"""

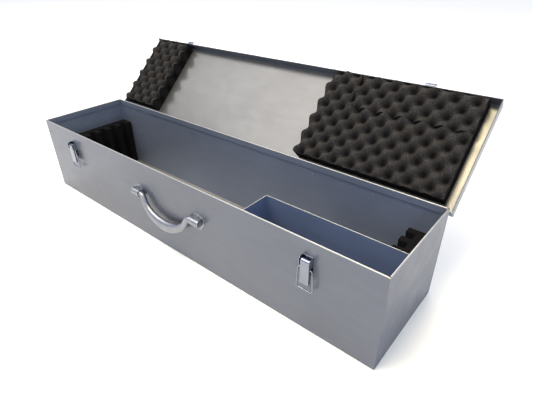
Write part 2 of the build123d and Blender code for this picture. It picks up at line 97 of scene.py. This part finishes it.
# Egg-crate foam
FOAM_PITCH_X = 37.4 * MM
FOAM_PITCH_Y = 37.9 * MM
FOAM_CELL = 1.7 * MM  # grid step of the foam's mesh
FOAM_SADDLE = 26.0 * MM  # height over the lid's plate where a peak turns into a pit
FOAM_RISE = 8.0 * MM  # from there up to a peak
FOAM_DROP = 8.5 * MM  # and down to the bottom of a pit
FOAM_PEAK_POWER = 0.9  # under 1 broadens the peaks
FOAM_PIT_POWER = 1.15  # over 1 narrows the pits
FOAM_SHIFT_X = 1.2 * MM  # how far peaks stray from their grid
FOAM_SHIFT_Y = 0.8 * MM
FOAM_UNEVEN = 0.9 * MM  # how far the surface strays from its even waves
FOAM_SHARP = 50  # degrees: sharper edges than this aren't smoothed
NOTCH_GAP = 1.0 * MM  # between the main pad's notch and the pad set into it
NOTCH_ROUNDING = 1e-6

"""

Directive: Please quote the data above in full, with no line missing.

Solution to the problem:
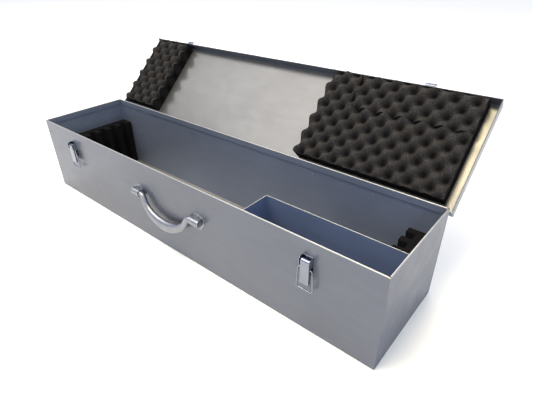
Write part 2 of the build123d and Blender code for this picture. It picks up at line 97 of scene.py. This part finishes it.
# Egg-crate foam
FOAM_PITCH_X = 37.4 * MM
FOAM_PITCH_Y = 37.9 * MM
FOAM_CELL = 1.7 * MM  # grid step of the foam's mesh
FOAM_SADDLE = 26.0 * MM  # height over the lid's plate where a peak turns into a pit
FOAM_RISE = 8.0 * MM  # from there up to a peak
FOAM_DROP = 8.5 * MM  # and down to the bottom of a pit
FOAM_PEAK_POWER = 0.9  # under 1 broadens the peaks
FOAM_PIT_POWER = 1.15  # over 1 narrows the pits
FOAM_SHIFT_X = 1.2 * MM  # how far peaks stray from their grid
FOAM_SHIFT_Y = 0.8 * MM
FOAM_UNEVEN = 0.9 * MM  # how far the surface strays from its even waves
FOAM_SHARP = 50  # degrees: sharper edges than this aren't smoothed
NOTCH_GAP = 1.0 * MM  # between the main pad's notch and the pad set into it
NOTCH_ROUNDING = 1e-6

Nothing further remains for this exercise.